On 30 June 1953, the Supreme Court delivered a leading case and considered that the train was still responsible because it had, given the social climate, expected that kind of act.

In March 1954, the case rebounded when the former deputy René Camphin, formerly "Colonel Baudouin" of the Francs-tireurs et partisans and former leader of the Federation of Pas-de-Calais in 1947, was found dead in Paris. Refusing to criticize his superior to the central committee, Auguste Lecoeur, former deputy secretary of state who was responsible for the sabotage, committed suicide.

==Discussions in December==
On 4 December, after extremely violent discussions, the National Assembly approved a law on the "defence of the Republic and the freedom to work". Three years later, the arrest of Dehaene caused the Council of State to consecrate the constitutional right to strike.

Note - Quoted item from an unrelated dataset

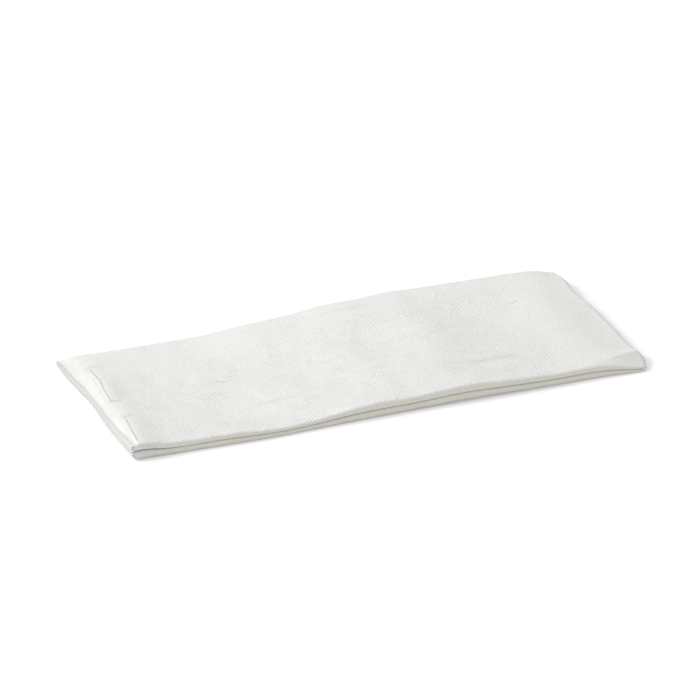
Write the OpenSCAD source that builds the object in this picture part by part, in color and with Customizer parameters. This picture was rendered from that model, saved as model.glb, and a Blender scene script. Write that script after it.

On 9 December 1947, the central strike committee, consisting of the CGT federations, ordered a return to work. Ten days later, a split divided the CGT, with a majority close to the PCF and led by Benoît Frachon, and the reformist minority, led by Léon Jouhaux, founded the CGT-Workers' Force.

The strike of 1947 at Renault also denounced the repression of the Malagasy Uprising. The PCF had been the only party in the French government to denounce the French colonial empire's atrocities in Madagascar, and with its expulsion, the other parties authorised an even more ruthless counter-insurgency.

Strikes also affected the railway from Dakar to Niger, where the railway workers demanded the same rights as their French counterparts.

Covert action by the Central Intelligence Agency (CIA) was later revealed to have been a factor in the strike. The CGT-Workers' Force was initiated with the financial support of American unions (including the AFL–CIO), and the funding was coordinated by CIA operative Irving Brown. Even earlier, the CIA had begun funding and arming the Guerini crime family to assault communist picket lines and to harass union officials in Marseilles. Several murders of striking workers were traced to the Guerinis at the time.